SET EXERCISE >> Search the data for the word "with" and copy every line that contains it.

● ● ● ● ●

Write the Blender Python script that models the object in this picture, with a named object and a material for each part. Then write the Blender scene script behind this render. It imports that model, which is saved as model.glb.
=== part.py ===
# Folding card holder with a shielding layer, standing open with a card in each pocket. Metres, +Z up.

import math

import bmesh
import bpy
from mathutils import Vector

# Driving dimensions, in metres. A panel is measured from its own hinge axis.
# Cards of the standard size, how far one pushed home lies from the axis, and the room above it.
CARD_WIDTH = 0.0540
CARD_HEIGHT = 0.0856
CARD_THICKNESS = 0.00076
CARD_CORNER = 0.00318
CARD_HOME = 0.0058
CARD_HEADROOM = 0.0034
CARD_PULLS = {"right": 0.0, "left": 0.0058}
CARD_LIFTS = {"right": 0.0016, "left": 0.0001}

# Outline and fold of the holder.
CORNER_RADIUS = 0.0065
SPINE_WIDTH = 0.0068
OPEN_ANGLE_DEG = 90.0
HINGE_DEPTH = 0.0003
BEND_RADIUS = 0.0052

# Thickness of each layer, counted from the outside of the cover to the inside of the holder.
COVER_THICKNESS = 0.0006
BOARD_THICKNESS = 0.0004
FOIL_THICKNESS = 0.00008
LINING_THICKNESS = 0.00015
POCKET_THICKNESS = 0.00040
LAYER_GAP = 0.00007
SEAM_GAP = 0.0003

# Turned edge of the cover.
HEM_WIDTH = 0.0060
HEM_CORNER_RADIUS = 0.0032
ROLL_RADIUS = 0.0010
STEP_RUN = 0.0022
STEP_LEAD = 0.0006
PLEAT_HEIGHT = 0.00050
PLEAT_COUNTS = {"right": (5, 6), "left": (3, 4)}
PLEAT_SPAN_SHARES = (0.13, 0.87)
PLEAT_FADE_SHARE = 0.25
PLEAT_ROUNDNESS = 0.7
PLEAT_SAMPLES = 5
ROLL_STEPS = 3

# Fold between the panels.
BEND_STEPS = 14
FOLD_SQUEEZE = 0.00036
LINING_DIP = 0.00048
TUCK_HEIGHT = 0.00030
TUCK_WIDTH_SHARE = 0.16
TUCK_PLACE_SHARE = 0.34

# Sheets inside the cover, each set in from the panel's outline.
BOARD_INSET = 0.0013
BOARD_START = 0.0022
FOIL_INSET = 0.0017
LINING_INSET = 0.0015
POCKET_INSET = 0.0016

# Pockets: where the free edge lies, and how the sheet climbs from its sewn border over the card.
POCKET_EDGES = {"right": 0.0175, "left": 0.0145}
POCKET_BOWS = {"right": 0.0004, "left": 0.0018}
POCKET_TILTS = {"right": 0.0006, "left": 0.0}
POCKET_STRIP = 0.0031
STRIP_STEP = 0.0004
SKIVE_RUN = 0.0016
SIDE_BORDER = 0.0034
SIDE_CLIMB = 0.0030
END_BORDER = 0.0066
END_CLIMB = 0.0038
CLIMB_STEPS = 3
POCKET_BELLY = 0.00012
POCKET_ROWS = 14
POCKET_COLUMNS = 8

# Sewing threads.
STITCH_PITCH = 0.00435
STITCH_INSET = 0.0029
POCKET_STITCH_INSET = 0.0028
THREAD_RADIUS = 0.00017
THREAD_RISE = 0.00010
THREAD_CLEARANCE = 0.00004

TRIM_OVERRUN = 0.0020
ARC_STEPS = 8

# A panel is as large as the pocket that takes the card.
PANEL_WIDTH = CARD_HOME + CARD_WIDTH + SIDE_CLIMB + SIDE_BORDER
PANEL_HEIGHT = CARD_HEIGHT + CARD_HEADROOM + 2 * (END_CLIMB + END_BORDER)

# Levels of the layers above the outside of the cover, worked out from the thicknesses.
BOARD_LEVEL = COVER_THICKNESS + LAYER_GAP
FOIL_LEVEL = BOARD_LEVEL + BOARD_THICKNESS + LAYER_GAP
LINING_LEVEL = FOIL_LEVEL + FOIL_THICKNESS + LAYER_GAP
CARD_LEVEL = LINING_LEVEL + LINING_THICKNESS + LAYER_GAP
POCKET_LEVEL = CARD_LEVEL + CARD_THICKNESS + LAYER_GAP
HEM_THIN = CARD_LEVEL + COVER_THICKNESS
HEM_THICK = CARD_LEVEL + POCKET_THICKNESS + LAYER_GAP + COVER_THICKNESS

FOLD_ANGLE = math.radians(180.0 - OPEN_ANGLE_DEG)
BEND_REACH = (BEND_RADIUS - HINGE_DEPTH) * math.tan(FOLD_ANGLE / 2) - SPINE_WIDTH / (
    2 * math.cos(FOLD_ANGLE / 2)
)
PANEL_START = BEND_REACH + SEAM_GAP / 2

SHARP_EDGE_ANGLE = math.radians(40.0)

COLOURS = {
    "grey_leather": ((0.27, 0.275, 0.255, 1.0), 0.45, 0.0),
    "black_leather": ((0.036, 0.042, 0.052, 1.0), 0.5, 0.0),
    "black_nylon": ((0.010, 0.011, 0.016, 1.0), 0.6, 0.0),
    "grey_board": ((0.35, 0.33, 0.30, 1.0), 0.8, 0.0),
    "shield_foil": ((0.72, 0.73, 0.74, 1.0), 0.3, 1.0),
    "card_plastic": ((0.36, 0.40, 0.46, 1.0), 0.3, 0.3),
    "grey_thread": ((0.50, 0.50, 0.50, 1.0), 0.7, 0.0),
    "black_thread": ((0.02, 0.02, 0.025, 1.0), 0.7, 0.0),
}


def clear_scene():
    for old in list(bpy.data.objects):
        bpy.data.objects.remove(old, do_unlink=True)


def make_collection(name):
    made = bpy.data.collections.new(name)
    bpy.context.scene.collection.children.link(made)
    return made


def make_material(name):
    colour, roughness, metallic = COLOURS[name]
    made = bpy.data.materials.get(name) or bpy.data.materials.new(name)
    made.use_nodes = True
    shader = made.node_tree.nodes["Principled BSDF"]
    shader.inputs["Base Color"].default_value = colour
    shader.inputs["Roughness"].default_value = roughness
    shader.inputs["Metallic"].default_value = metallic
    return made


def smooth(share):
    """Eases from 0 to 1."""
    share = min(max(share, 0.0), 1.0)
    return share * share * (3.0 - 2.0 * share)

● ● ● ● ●

EXERCISE ANSWER >>
Write the Blender Python script that models the object in this picture, with a named object and a material for each part. Then write the Blender scene script behind this render. It imports that model, which is saved as model.glb.
# Folding card holder with a shielding layer, standing open with a card in each pocket. Metres, +Z up.